Ketika wabah Covid-19 melanda berbagai belahan dunia, sektor pariwisata Bali pun turut terdampak dan sempat anjlok. Akibatnya, banyak orang kehilangan pekerjaan.
Keterpurukan itu membuat sejumlah pemuda yang menggantungkan hidup dari sektor pariwisata mesti kembali ke kampung halaman mereka di Desa Gobleg, Buleleng. Nyaris tak ada pekerjaan lagi kecuali menjadi petani.
Dengan berbekal ilmu dan ide, sebanyak 20 pemuda membentuk komunitas Petani Muda Keren (PMK) serta menciptakan sistem “smart farming” alias “bertani cerdas” yang menggabungkan pertanian dengan teknologi.
Ide bertani cerdas ini tercetus lantaran tingginya biaya pertanian tradisional yaitu boros air, tenaga kerja mahal, dan waktu banyak terbuang, kata pendiri komunitas PMK, Anak Agung Gede Agung Wedhatama, kepada wartawan kantor berita Antara di Bali, Nyoman Hendra Wibowo.

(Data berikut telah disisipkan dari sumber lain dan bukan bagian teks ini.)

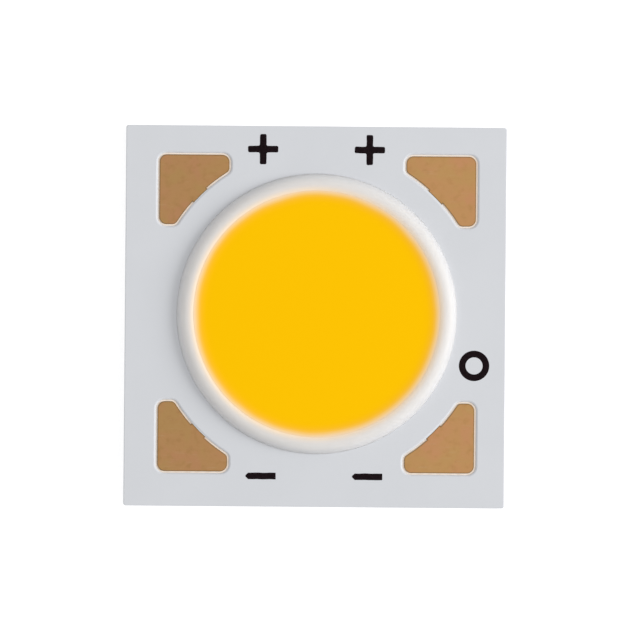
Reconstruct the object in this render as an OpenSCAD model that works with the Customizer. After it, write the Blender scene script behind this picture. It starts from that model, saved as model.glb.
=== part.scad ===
// Chip-on-board LED on a square metal-core board.
// Origin: middle of the board's underside, +Z towards the light-emitting face, plus pads towards +Y.

/* [Board] */
// Side of the square board
board_w = 19; // [18.4:0.1:22]
// Radius of the board's four corners
board_corner_r = 0.12; // [0.05:0.01:0.4]
// Thickness of the aluminium base plate
plate_t = 1; // [0.6:0.05:2]
// Thickness of the insulating laminate under the copper
laminate_t = 0.1; // [0.06:0.01:0.2]
// Thickness of the etched copper
copper_t = 0.035; // [0.018:0.001:0.07]
// Thickness of the solder mask where it covers copper
mask_cover_t = 0.035; // [0.02:0.005:0.06]

/* [Circuit] */
// How far the whole circuit sits to the right of the board's centre
circuit_shift_x = 0.08; // [-0.2:0.01:0.2]
// How far the whole circuit sits from the board's centre towards the plus edge
circuit_shift_y = 0.14; // [-0.2:0.01:0.2]
// Width of the curved bus that feeds the ends of the strings
bus_w = 1.1; // [0.8:0.05:1.3]
// Angle that each bus takes around the LED field
bus_span = 140; // [120:2:160]
// Width of the copper neck between a bus and its solder pad
neck_w = 0.95; // [0.5:0.05:1.2]

/* [Solder pads] */
// Margin between the board's edge and the straight edges of a pad, before the circuit's shift
pad_edge_margin = 1.6; // [1.4:0.05:1.8]
// Length of each straight edge of a pad
pad_leg = 3.48; // [3.2:0.02:3.7]
// Width of each narrow end of a pad
pad_end_w = 0.8; // [0.7:0.02:0.9]
// Radius of the pad's corner next to the board's corner
pad_corner_r = 0.36; // [0.2:0.02:0.6]
// Radius of the outer corner at each end of a pad
pad_end_r = 0.36; // [0.2:0.02:0.4]
// Radius where an end of a pad turns into its curved edge
pad_toe_r = 0.28; // [0.1:0.02:0.3]
// Strip of bare laminate between a pad and the solder mask around it
pad_clearance = 0.085; // [0.05:0.005:0.12]
// Thickness of the plated land on the exposed copper of a pad
land_t = 0.01; // [0.004:0.001:0.02]

/* [Dam and phosphor] */
// Outer diameter of the silicone dam's foot
dam_outer_d = 14; // [13.6:0.1:14.4]
// Width of the dam's foot
dam_w = 1.2; // [1:0.05:1.4]
// Height of the dam above the solder mask
dam_h = 0.5; // [0.45:0.01:0.6]
// How far the middle of the phosphor fill lies below the dam's crest
fill_drop = 0.1; // [0.06:0.01:0.15]
// How far the fill climbs where it wets the dam
fill_climb = 0.05; // [0.02:0.01:0.05]
// Width of the ring over which the fill climbs
fill_climb_w = 0.7; // [0.4:0.05:1]
// Step of the solder mask's window inside the dam's foot
mask_window_gap = 0.05; // [0.02:0.01:0.15]

/* [LED strings] */
// Number of strings side by side
string_count = 8; // [4:2:8]
// Distance between neighbouring strings
string_pitch = 1.1; // [0.9:0.05:1.14]
// Number of dies in each string
dies_per_string = 12; // [6:1:12]
// Length of a die along its string
die_l = 0.4; // [0.24:0.02:0.42]
// Width of a die across its string
die_w = 0.26; // [0.2:0.02:0.5]
// Height of a die
die_h = 0.12; // [0.1:0.01:0.2]
// Thickness of the adhesive under a die
die_attach_t = 0.015; // [0.01:0.001:0.03]
// Margin between the dies and the edge of the laminate's window
die_margin = 0.15; // [0.1:0.01:0.2]
// Bare copper left at the inner edge of each bus for the bond wires
bond_ledge = 0.25; // [0.2:0.01:0.3]
// Laminate left bare between its window and the bus
bus_setback = 0.15; // [0.1:0.01:0.25]
// Thickness of a gold bond wire
wire_d = 0.025; // [0.02:0.001:0.03]
// Height that a wire's loop rises above its feet
wire_loop_h = 0.15; // [0.12:0.01:0.2]
// Distance between a die's edge and the middle of a wire's foot on it
wire_inset = 0.06; // [0.05:0.005:0.08]

/* [Hidden] */
$fn = 96;
ARC_STEPS = 8;  // pieces that stand for a pad's rounded corner
WIRE_STEPS = 6;  // straight pieces of a wire's loop
CLIMB_STEPS = 7;  // cones that stand for the fill's raised rim

// Levels above the underside
laminate_z = plate_t;
copper_z = laminate_z + laminate_t;
copper_top = copper_z + copper_t;
mask_top = copper_top + mask_cover_t;
mask_t = mask_top - copper_z;
die_z = plate_t + die_attach_t;
die_top = die_z + die_h;
dam_top = mask_top + dam_h;
fill_top = dam_top - fill_drop;
fill_wall_z = fill_top + fill_climb;

// Radii around the circuit's centre, from the dam inwards
dam_outer_r = dam_outer_d / 2;
dam_inner_r = dam_outer_r - dam_w;
dam_crest_r = dam_outer_r - dam_w / 2;
mask_window_r = dam_inner_r - mask_window_gap;
bus_inner_r = mask_window_r - bond_ledge;
bond_r = mask_window_r - bond_ledge / 2;
laminate_window_r = bus_inner_r - bus_setback;
die_field_r = laminate_window_r - die_margin;

// The dam's section is a slice of a circle of this radius, centred this high
bead_r = (pow(dam_w / 2, 2) + pow(dam_h, 2)) / (2 * dam_h);
bead_z = dam_top - bead_r;
// Radius at which the fill meets the dam's inner slope
fill_wall_r = dam_crest_r - sqrt(pow(bead_r, 2) - pow(fill_wall_z - bead_z, 2));

// A pad's straight edges lie this far from the circuit's centre lines, and end this far from them
pad_reach = board_w / 2 - pad_edge_margin;
pad_inner = pad_reach - pad_leg;
// Its curved edge is concentric with the dam
pad_arc_r = norm([pad_inner, pad_reach - pad_end_w]);

PLATE_COLOR = [0.78, 0.8, 0.82];
LAMINATE_COLOR = [0.9, 0.88, 0.78];
COPPER_COLOR = [0.72, 0.45, 0.25];
LAND_COLOR = [0.7, 0.54, 0.36];
MASK_COLOR = [0.83, 0.84, 0.86];
DAM_COLOR = [0.93, 0.93, 0.92];
PHOSPHOR_COLOR = [1, 0.77, 0.03];
DIE_COLOR = [0.3, 0.5, 0.85];
GLUE_COLOR = [0.75, 0.76, 0.78];
WIRE_COLOR = [0.85, 0.65, 0.2];

STRINGS = [1:string_count];

// ---- Placing ----

// Moves a piece from the board's centre to the circuit's, at height z
module on_circuit(z = 0) {
    translate([circuit_shift_x, circuit_shift_y, z]) children();
}

// ---- Board ----

module board_outline() {
    straight = board_w - 2 * board_corner_r;
    square([board_w, straight], center = true);
    square([straight, board_w], center = true);
    for (x = [-1, 1], y = [-1, 1]) {
        translate([x, y] * straight / 2) circle(board_corner_r);
    }
}

module base_plate() {
    color(PLATE_COLOR) linear_extrude(plate_t) board_outline();
}

module laminate() {
    color(LAMINATE_COLOR) translate([0, 0, laminate_z]) linear_extrude(laminate_t) difference() {
        board_outline();
        on_circuit() circle(laminate_window_r);
    }
}

// ---- Circuit ----

// Points of an arc about c, from angle a0 to a1
function arc(c, r, a0, a1) = [
    for (i = [0:ARC_STEPS])
        let (a = a0 + (a1 - a0) * i / ARC_STEPS)
        c + r * [cos(a), sin(a)]
];

// Outline of the pad in the quarter where x and y are positive, grown by g on every side:
// a square corner piece whose inner side is cut by a circle about the circuit's centre
function pad_points(g = 0) =
    let (
        toe = pad_inner + pad_toe_r,
        toe_far = sqrt(pow(pad_arc_r + pad_toe_r, 2) - pow(toe, 2)),
        toe_angle = atan2(toe, toe_far),
        end_near = pad_inner + pad_end_r,
        end_far = pad_reach - pad_end_r,
        corner = pad_reach - pad_corner_r
    )
    concat(
        arc([toe_far, toe], pad_toe_r + g, toe_angle + 180, 270),
        arc([end_far, end_near], pad_end_r + g, -90, 0),
        arc([corner, corner], pad_corner_r + g, 0, 90),
        arc([end_near, end_far], pad_end_r + g, 90, 180),
        arc([toe, toe_far], pad_toe_r + g, 180, 270 - toe_angle),
        arc([0, 0], pad_arc_r - g, 90 - toe_angle, toe_angle)
    );

// The pad and the neck that leads into it, along one diagonal
module pad_and_neck() {
    polygon(pad_points());
    rotate(45) translate([dam_crest_r, -neck_w / 2]) square([pad_arc_r + pad_toe_r - dam_crest_r, neck_w]);
}

// One pole of the circuit, for the plus edge: the bus, two necks and two pads
module pole_copper() {
    rotate(90 - bus_span / 2) rotate_extrude(angle = bus_span) {
        translate([bus_inner_r, 0]) square([bus_w, copper_t]);
    }
    for (turn = [0, 90]) {
        rotate(turn) linear_extrude(copper_t) pad_and_neck();
    }
}

module positive_copper() {
    color(COPPER_COLOR) on_circuit(copper_z) pole_copper();
}

module negative_copper() {
    color(COPPER_COLOR) on_circuit(copper_z) rotate(180) pole_copper();
}

// The opening in the solder mask around a pad
module pad_opening() {
    polygon(pad_points(pad_clearance));
}

// Plating on the copper that shows in one opening, turned to its corner
module land(turn) {
    color(LAND_COLOR) on_circuit(copper_top) rotate(turn) linear_extrude(land_t) intersection() {
        pad_and_neck();
        pad_opening();
    }
}

module solder_mask() {
    color(MASK_COLOR) difference() {
        translate([0, 0, copper_z]) linear_extrude(mask_t) difference() {
            board_outline();
            on_circuit() circle(mask_window_r);
            for (turn = [0:90:270]) {
                on_circuit() rotate(turn) pad_opening();
            }
        }
        positive_copper();
        negative_copper();
    }
}

// ---- LED strings ----

// Each string runs from the minus bus to the plus bus along one chord of the field
function string_x(k) = (k - (string_count + 1) / 2) * string_pitch;
function chord(k) = 2 * sqrt(pow(die_field_r, 2) - pow(abs(string_x(k)) + die_w / 2, 2));
function die_y(k, i) = (i - (dies_per_string + 1) / 2) * chord(k) / dies_per_string;
function bond_y(k) = sqrt(pow(bond_r, 2) - pow(string_x(k), 2));

// A block of the die's size in plan at each place along a string
module along_string(k, z, h) {
    for (i = [1:dies_per_string]) {
        on_circuit(z) translate([string_x(k) - die_w / 2, die_y(k, i) - die_l / 2, 0]) cube([die_w, die_l, h]);
    }
}

module led_string(k) {
    color(DIE_COLOR) along_string(k, die_z, die_h);
}

module die_attach() {
    color(GLUE_COLOR) for (k = STRINGS) along_string(k, plate_t, die_attach_t);
}

// ---- Bond wires ----

// A foot is [distance along the string, level]. Wire i leaves die i and lands on die i + 1;
// the first leaves the minus bus and the last lands on the plus bus
function wire_start(k, i) =
    i == 0 ? [-bond_y(k), copper_top] : [die_y(k, i) + die_l / 2 - wire_inset, die_top];
function wire_end(k, i) =
    i == dies_per_string ? [bond_y(k), copper_top] : [die_y(k, i + 1) - die_l / 2 + wire_inset, die_top];

// Middle line of a wire's loop between two feet
function loop_line(a, b) = [
    for (i = [0:WIRE_STEPS])
        let (t = i / WIRE_STEPS)
        a + (b - a) * t + [0, 4 * wire_loop_h * t * (1 - t)]
];

function heading(a, b) = atan2(b[1] - a[1], b[0] - a[0]);

// One side of the wire: the middle line moved sideways, and cut level at both feet
function loop_side(line, side) = [
    for (i = [0:WIRE_STEPS])
        let (
            before = heading(line[max(i, 1) - 1], line[max(i, 1)]),
            after = heading(line[min(i, WIRE_STEPS - 1)], line[min(i, WIRE_STEPS - 1) + 1]),
            middle = (before + after) / 2,
            at_foot = i == 0 || i == WIRE_STEPS
        )
        line[i] + side * wire_d / 2 * (
            at_foot ? [-1 / sin(middle), 0] : [-sin(middle), cos(middle)] / cos((after - before) / 2)
        )
];

function reversed(list) = [for (i = [len(list) - 1:-1:0]) list[i]];

module bond_wire(a, b) {
    line = loop_line(a, b);
    rotate([90, 0, 90]) linear_extrude(wire_d, center = true) {
        polygon(concat(loop_side(line, 1), reversed(loop_side(line, -1))));
    }
}

module bond_wires(k) {
    color(WIRE_COLOR) for (i = [0:dies_per_string]) {
        on_circuit() translate([string_x(k), 0, 0]) bond_wire(wire_start(k, i), wire_end(k, i));
    }
}

// ---- Dam and phosphor ----

module dam_ring() {
    color(DAM_COLOR) on_circuit() rotate_extrude() intersection() {
        translate([dam_crest_r, bead_z]) circle(bead_r);
        translate([dam_inner_r, mask_top]) square([dam_w, dam_h]);
    }
}

// Level of the fill's surface: flat in the middle, curving up to the dam
function fill_level(r) =
    fill_top + fill_climb * pow(max(0, r - fill_wall_r + fill_climb_w) / fill_climb_w, 2);

// Everything inside the dam's crest, down to the plate, as a section
module fill_section() {
    rim = [
        for (i = [CLIMB_STEPS:-1:0])
            let (r = fill_wall_r - fill_climb_w + fill_climb_w * i / CLIMB_STEPS)
            [r, fill_level(r)]
    ];
    polygon(concat(
        [[0, plate_t], [laminate_window_r, plate_t], [laminate_window_r, copper_z]],
        [[mask_window_r, copper_z], [mask_window_r, mask_top], [dam_crest_r, mask_top]],
        [[dam_crest_r, fill_wall_z]],
        rim,
        [[0, fill_top]]
    ));
}

module phosphor_fill() {
    color(PHOSPHOR_COLOR) difference() {
        on_circuit() rotate_extrude() fill_section();
        dam_ring();
        positive_copper();
        negative_copper();
        die_attach();
        for (k = STRINGS) {
            led_string(k);
            bond_wires(k);
        }
    }
}

base_plate();
laminate();
positive_copper();
negative_copper();
solder_mask();
land(0);  // plus_land_right
land(90);  // plus_land_left
land(180);  // minus_land_left
land(270);  // minus_land_right
die_attach();
dam_ring();
phosphor_fill();
for (k = STRINGS) {
    led_string(k);
    bond_wires(k);
}
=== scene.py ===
"""Chip-on-board LED: finishes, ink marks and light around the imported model."""

import math

import bmesh
import bpy
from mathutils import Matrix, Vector, noise


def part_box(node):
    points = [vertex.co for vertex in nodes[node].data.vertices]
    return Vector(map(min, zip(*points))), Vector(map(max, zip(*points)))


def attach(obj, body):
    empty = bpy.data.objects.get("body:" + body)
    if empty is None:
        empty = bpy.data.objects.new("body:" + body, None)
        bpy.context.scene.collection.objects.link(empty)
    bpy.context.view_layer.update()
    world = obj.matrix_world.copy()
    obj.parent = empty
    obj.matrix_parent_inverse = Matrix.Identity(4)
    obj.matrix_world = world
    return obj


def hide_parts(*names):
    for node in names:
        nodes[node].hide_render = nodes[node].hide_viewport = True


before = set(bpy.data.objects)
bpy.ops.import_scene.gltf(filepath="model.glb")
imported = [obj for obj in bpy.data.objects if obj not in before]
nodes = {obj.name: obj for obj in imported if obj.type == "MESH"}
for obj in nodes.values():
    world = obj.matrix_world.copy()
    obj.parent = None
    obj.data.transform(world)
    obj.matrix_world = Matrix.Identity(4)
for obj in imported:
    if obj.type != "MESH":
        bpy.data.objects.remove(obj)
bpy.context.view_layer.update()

MM = 0.001
UM = 0.000001
BODY = "root"
WHITE = (1, 1, 1, 1)
MERGE_GAP = 0.5 * UM

# ---- Places taken from the imported model ----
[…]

Menurut Anak Agung Gede Agung Wedhatama, sistem pertanian cerdas itu memanfaatkan seperangkat alat elektronik berbasis digital dan “Internet of Things” (IoT) yang dikendalikan aplikasi telepon genggam sehingga tidak harus berjemur terus di kebun.
Ada beberapa sensor elektronik pada sistem itu, yakni sensor kelembaban tanah (kadar air tanah), sensor PH tanah (kadar asam/basa), sensor hujan, dan sensor udara menyangkut temperatur, kelembaban, tekanan, serta ketinggian lokasi kebun.
Sistem senilai Rp20 juta per unit tersebut dibeli secara swadaya dan dioperasikan sejak 2021 oleh para petani anggota PMK yang memiliki lahan pertanian hortikultura bervariasi antara 1.000 hingga 3.000 meter persegi.
Keunggulan sistem tersebut, antara lain penyiraman tanaman hanya membutuhkan waktu sekitar 15 menit secara merata melalui penyemprot air atau “sprinkler” yang dikendalikan aplikasi telepon genggam.
Jika dibandingkan dengan cara tradisional, penyiraman akan memerlukan waktu selama enam hingga delapan jam.
Dalam hal penanggulangan hama, sistem yang menggunakan panel surya dan baterai penyimpanan listrik itu bisa memberikan penerangan lampu malam hari untuk jebakan serangga secara alami sehingga meminimalkan penggunaan pestisida.
Kemudian waktu bercocok tanam juga bisa mengandalkan teknologi informasi.
Sebelumnya petani di desa tersebut bercocok tanam secara tradisional yang mengikuti musim. Namun sekarang sistem itu bisa memberikan informasi ke petani sehingga mereka dapat menentukan rotasi tanaman dan yang cocok dikembangkan sesuai kondisi yang ada.
Dengan demikian hasil panennya pun jauh lebih maksimal dan efisiensi biaya mencapai 70%. Contohnya, cabai merah besar sebanyak 1.600 pohon pada lahan 1.000 meter persegi hanya mampu menghasilkan panen sekitar dua ton jika ditanam dengan cara tradisional.
Hasilnya, panen pertanian cerdas ini bisa mencapai tiga ton karena perawatan secara terpadu dari hulu hingga hilir.
Meski demikian tentu ada pekerjaan yang mesti dilakukan secara manual yaitu penyiapan lahan, pengolahan tanah, pembibitan, dan saat memanen.
Selain menekuni lahan pertaniannya, komunitas PMK ini rutin memberikan pelatihan pertanian cerdas berbasis teknologi yang bernama Pusat Pelatihan Pertanian dan Pedesaan Swadaya (P4S) Petani Muda Keren (PMK) di bawah naungan Kementerian Pertanian RI.
Sistem pertanian cerdas tersebut juga menjadi percontohan dan ke depannya berpotensi sebagai destinasi agrowisata.